How is tax on my tips worked out?
It all depends on how you receive the tip as to which taxes will apply. It’s important to establish who will be responsible for making sure the tax is paid – otherwise you could end up over-paying tax, or, even worse, being fined.
For example, if you are given cash tips directly by customers, it will be down to you to make sure you declare these in a Self Assessment tax return. If you don’t do this, then HMRC will estimate your tips on your behalf based on information supplied by you and your employer.
However, if an employer pays you tips directly, different rules will apply.
What happens if a customer tips using a card or cheque?
Any tips that are paid electronically can be added to your pay by your employer. If your employer chooses to do this, they will be responsible for making sure your Income Tax is paid.
However, the bad news is, any tips paid directly by your employer, including cash tips that are collected on your behalf, will also incur additional tax in the form of National Insurance contributions.

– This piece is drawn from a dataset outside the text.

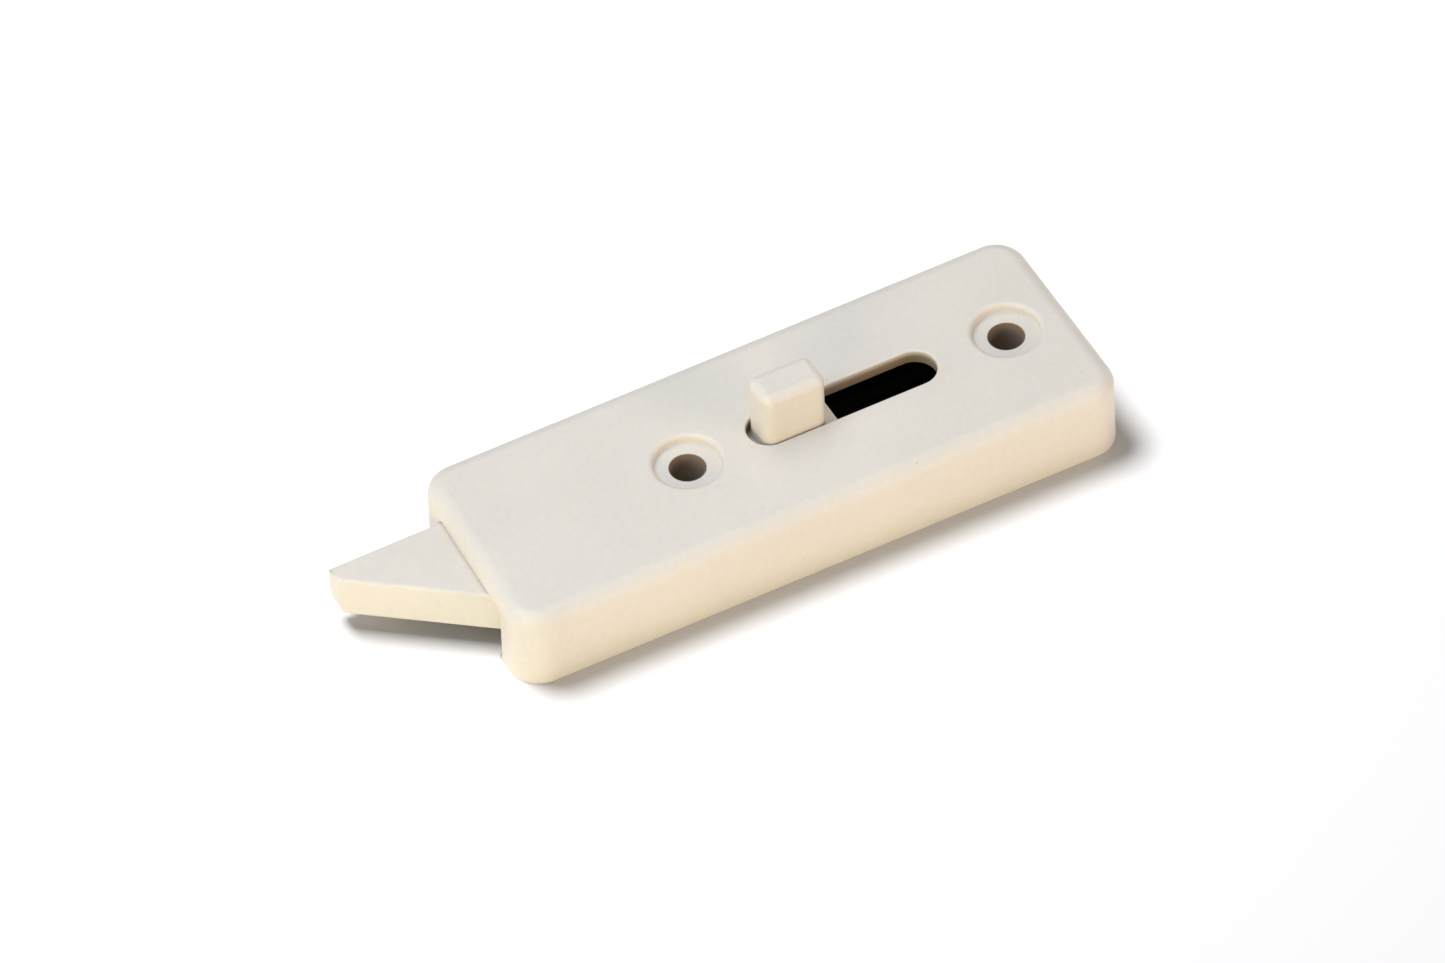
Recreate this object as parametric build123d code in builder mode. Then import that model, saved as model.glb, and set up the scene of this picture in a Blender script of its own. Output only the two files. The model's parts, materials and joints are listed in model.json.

What happens if tips are pooled together and shared out?
This is called a ‘tronc’ payment and it’s a great way to simplify the tipping process and make paying tax easier. However, there are some rules and possible pitfalls to administering such a system that you should be aware of. The good news is that whilst Income Tax still needs to be paid on a tronc system, the scheme is exempt from National Insurance contributions.
To set up a tronc, you first need to find somebody who is willing to be appointed as a ‘troncmaster’ – this is often an employee. The troncmaster takes responsibility for collecting all staff tips and service charges into a central pot and making sure they are distributed to staff.
The troncmaster will need to decide how tips are shared out – usually through a consultation process with other staff members. Bear in mind this could mean some tough decision making, such as who should and shouldn’t receive tips and whether they are divided equally.
The troncmaster will also be responsible for making sure the staff are paid their money, which is usually done via the payroll. Companies are allowed to deduct money for administrative costs - such as card fees - but many will absorb the costs and distribute 100% of tips to staff.
Whichever method a company chooses to distribute tips, it’s always wise to consult a professional, such as a specialist accountant, to ensure you are complying with any tax regulations.